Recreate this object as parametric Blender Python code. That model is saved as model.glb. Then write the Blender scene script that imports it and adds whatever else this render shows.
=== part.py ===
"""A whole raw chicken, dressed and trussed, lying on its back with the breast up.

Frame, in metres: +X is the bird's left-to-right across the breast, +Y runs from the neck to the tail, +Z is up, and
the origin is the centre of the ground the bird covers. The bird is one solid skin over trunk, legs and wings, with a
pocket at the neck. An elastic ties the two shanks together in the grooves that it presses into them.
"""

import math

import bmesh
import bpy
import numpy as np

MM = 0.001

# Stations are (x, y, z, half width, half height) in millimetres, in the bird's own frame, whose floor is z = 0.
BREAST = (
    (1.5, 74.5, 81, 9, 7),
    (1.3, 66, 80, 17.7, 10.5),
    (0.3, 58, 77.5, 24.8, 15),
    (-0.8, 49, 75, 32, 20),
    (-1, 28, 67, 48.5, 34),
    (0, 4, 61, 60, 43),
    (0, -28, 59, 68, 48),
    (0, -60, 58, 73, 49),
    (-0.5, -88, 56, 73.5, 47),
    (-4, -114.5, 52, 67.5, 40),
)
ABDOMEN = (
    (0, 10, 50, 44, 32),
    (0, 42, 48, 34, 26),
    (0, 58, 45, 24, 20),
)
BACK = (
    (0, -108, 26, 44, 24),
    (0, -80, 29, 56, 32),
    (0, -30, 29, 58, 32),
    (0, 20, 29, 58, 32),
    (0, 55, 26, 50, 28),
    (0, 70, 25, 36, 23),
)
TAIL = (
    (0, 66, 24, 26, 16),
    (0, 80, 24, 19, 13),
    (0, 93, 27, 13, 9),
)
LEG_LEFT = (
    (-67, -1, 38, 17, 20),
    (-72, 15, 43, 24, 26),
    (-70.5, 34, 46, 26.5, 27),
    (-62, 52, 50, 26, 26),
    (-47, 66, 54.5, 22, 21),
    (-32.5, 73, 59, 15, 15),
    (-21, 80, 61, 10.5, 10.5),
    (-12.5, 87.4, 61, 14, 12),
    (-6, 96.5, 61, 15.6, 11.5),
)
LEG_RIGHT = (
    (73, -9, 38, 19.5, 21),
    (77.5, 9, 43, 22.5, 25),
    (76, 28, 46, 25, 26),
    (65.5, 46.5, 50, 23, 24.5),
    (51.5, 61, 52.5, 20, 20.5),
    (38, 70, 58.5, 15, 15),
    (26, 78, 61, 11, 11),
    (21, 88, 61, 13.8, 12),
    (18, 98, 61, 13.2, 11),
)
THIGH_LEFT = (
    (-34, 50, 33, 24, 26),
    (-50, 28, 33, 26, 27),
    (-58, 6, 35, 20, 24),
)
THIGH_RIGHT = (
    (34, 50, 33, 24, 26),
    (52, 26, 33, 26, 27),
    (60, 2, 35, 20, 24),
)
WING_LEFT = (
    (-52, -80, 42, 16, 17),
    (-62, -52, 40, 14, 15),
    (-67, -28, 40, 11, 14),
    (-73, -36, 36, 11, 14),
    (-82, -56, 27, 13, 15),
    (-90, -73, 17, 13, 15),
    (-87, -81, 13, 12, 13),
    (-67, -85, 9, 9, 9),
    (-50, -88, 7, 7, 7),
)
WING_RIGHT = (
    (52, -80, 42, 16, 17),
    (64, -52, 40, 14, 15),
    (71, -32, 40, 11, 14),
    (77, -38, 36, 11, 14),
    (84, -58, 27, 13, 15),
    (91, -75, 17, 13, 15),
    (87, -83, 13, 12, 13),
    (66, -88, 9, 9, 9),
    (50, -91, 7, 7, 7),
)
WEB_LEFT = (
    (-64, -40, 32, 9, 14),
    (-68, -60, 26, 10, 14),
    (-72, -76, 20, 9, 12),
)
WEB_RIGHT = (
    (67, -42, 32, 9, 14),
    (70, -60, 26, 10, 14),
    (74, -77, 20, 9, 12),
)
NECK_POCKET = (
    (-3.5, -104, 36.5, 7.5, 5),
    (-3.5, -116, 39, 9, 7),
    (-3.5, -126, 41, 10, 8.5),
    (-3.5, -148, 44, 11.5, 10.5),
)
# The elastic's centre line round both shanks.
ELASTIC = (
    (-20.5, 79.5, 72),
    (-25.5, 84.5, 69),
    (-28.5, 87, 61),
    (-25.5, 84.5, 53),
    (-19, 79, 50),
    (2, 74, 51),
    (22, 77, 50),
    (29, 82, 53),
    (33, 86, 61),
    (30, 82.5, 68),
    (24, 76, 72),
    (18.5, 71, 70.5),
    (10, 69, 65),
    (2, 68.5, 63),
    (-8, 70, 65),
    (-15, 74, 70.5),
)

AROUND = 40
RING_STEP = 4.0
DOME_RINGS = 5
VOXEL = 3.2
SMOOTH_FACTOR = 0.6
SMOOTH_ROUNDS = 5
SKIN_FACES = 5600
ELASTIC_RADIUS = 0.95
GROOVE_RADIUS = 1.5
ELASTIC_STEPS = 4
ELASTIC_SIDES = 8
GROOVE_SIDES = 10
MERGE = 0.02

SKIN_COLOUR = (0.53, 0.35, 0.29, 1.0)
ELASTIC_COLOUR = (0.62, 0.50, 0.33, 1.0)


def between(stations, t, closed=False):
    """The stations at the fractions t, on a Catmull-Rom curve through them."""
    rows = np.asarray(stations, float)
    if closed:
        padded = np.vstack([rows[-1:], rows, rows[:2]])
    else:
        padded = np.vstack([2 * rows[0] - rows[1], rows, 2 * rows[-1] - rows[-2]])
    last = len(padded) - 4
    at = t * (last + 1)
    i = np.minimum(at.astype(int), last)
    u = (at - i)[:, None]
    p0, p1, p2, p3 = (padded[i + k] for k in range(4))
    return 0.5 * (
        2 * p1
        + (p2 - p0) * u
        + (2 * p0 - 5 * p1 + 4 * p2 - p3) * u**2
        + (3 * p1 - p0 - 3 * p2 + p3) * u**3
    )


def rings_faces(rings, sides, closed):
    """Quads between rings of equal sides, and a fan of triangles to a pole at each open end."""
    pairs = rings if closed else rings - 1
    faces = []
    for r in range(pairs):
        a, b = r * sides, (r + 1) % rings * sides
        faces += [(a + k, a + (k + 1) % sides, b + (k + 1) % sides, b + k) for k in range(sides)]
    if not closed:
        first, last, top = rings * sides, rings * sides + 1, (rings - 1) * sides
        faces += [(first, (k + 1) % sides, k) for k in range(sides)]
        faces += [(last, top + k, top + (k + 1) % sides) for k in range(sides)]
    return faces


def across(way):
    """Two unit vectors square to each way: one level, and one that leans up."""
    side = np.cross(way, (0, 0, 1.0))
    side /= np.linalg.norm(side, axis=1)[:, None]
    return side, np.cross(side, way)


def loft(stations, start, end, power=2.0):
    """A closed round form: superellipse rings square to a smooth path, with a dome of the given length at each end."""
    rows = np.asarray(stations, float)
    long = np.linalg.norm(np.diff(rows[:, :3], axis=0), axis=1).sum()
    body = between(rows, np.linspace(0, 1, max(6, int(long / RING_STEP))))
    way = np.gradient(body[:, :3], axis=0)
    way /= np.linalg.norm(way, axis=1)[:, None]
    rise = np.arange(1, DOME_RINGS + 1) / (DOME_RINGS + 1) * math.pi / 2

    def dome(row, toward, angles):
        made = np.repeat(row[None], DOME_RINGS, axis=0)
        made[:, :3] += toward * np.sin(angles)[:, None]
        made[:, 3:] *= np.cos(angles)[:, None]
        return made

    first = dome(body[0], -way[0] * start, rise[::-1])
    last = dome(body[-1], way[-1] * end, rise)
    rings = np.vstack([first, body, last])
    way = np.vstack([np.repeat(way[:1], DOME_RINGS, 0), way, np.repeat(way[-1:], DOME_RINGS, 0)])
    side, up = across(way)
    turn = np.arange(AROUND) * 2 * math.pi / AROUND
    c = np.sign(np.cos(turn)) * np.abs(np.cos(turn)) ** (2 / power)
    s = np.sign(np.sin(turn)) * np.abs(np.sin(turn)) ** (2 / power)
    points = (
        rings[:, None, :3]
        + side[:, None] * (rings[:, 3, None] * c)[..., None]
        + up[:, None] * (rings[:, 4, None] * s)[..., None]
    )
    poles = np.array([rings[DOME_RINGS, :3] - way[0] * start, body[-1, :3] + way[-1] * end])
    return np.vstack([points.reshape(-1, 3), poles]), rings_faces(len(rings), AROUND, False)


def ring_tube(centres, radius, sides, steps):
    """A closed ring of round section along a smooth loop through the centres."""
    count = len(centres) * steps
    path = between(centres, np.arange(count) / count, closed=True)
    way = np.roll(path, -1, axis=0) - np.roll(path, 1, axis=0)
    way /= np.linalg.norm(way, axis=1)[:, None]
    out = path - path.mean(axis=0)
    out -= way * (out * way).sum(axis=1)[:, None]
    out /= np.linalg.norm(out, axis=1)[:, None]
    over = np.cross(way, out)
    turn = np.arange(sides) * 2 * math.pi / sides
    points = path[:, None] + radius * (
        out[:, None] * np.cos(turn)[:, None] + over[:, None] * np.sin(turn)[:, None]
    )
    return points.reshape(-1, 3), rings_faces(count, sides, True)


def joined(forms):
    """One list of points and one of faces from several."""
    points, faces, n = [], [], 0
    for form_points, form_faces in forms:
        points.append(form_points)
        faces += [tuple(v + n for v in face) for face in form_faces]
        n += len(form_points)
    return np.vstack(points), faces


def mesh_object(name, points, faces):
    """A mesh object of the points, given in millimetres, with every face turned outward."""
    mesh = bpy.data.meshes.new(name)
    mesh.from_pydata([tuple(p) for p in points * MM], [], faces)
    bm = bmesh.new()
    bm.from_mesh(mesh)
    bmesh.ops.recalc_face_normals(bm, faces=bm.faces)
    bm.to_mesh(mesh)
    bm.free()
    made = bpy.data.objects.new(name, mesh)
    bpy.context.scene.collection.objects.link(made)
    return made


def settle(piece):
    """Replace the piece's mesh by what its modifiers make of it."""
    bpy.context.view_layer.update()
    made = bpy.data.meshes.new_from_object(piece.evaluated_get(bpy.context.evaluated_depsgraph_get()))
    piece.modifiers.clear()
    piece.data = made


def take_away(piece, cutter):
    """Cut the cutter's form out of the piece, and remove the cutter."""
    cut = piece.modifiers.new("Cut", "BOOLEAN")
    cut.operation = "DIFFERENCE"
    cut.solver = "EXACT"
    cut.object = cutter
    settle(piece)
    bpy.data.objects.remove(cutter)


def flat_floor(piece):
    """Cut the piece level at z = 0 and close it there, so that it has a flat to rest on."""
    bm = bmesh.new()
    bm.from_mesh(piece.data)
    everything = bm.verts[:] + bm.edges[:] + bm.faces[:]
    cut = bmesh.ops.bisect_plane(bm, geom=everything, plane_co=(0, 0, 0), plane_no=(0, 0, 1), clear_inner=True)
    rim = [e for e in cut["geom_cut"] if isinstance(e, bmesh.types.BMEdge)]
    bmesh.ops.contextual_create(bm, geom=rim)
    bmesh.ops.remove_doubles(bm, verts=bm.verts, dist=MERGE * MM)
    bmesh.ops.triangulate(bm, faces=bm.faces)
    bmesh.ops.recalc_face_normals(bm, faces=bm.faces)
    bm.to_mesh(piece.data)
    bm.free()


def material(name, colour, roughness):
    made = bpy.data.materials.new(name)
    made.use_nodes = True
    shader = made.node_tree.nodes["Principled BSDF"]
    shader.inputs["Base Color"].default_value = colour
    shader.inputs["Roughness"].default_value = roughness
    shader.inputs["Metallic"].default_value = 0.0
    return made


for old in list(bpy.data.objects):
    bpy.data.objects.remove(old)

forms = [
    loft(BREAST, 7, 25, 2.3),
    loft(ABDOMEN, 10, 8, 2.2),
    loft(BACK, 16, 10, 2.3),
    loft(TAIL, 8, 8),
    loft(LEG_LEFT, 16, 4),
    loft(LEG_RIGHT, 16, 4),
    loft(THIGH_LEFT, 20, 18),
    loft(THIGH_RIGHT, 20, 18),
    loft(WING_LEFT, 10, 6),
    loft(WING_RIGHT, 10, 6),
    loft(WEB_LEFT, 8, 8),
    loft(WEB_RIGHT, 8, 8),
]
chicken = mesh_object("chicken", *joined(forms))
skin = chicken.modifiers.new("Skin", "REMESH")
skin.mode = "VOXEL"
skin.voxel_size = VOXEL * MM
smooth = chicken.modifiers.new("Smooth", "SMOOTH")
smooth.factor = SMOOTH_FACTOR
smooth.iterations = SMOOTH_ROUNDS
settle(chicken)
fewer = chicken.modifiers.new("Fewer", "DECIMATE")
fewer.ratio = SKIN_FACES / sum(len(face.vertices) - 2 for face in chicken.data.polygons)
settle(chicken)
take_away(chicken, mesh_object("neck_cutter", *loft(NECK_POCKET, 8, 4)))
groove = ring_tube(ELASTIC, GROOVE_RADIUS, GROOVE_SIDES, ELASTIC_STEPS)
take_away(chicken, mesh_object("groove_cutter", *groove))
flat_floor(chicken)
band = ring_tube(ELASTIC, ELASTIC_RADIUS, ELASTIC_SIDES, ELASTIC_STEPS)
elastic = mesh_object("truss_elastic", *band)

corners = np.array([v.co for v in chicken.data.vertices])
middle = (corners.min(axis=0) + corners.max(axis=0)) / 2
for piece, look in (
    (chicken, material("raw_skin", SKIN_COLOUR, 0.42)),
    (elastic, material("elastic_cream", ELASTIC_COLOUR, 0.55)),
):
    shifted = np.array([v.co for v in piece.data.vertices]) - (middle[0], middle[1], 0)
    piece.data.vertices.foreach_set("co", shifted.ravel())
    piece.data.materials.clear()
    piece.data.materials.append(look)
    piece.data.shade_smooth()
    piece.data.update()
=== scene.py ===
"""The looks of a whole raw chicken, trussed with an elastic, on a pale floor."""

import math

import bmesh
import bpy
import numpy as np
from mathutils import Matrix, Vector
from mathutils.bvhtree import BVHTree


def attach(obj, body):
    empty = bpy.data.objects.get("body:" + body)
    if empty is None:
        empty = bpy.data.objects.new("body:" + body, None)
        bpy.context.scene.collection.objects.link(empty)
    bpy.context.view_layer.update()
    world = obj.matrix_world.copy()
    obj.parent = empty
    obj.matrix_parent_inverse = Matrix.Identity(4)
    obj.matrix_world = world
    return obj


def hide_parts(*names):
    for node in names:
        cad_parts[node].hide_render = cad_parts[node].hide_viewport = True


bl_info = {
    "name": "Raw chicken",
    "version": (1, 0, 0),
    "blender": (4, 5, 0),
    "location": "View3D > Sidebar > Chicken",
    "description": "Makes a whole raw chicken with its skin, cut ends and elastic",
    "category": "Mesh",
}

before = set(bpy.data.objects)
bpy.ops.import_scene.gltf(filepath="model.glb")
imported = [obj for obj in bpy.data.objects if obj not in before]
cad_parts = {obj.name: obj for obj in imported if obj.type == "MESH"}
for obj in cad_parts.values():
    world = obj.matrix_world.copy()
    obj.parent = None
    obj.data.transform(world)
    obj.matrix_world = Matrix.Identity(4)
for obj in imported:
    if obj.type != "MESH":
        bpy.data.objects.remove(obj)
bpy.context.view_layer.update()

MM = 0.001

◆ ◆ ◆

| Short problem |
Copy out precisely the lines from the line with "corners = np.array([v.co" to the line with "imported = [obj" in the material above, including those two lines and omitting all the rest.

| The answer |
corners = np.array([v.co for v in chicken.data.vertices])
middle = (corners.min(axis=0) + corners.max(axis=0)) / 2
for piece, look in (
    (chicken, material("raw_skin", SKIN_COLOUR, 0.42)),
    (elastic, material("elastic_cream", ELASTIC_COLOUR, 0.55)),
):
    shifted = np.array([v.co for v in piece.data.vertices]) - (middle[0], middle[1], 0)
    piece.data.vertices.foreach_set("co", shifted.ravel())
    piece.data.materials.clear()
    piece.data.materials.append(look)
    piece.data.shade_smooth()
    piece.data.update()
=== scene.py ===
"""The looks of a whole raw chicken, trussed with an elastic, on a pale floor."""

import math

import bmesh
import bpy
import numpy as np
from mathutils import Matrix, Vector
from mathutils.bvhtree import BVHTree


def attach(obj, body):
    empty = bpy.data.objects.get("body:" + body)
    if empty is None:
        empty = bpy.data.objects.new("body:" + body, None)
        bpy.context.scene.collection.objects.link(empty)
    bpy.context.view_layer.update()
    world = obj.matrix_world.copy()
    obj.parent = empty
    obj.matrix_parent_inverse = Matrix.Identity(4)
    obj.matrix_world = world
    return obj


def hide_parts(*names):
    for node in names:
        cad_parts[node].hide_render = cad_parts[node].hide_viewport = True


bl_info = {
    "name": "Raw chicken",
    "version": (1, 0, 0),
    "blender": (4, 5, 0),
    "location": "View3D > Sidebar > Chicken",
    "description": "Makes a whole raw chicken with its skin, cut ends and elastic",
    "category": "Mesh",
}

before = set(bpy.data.objects)
bpy.ops.import_scene.gltf(filepath="model.glb")
imported = [obj for obj in bpy.data.objects if obj not in before]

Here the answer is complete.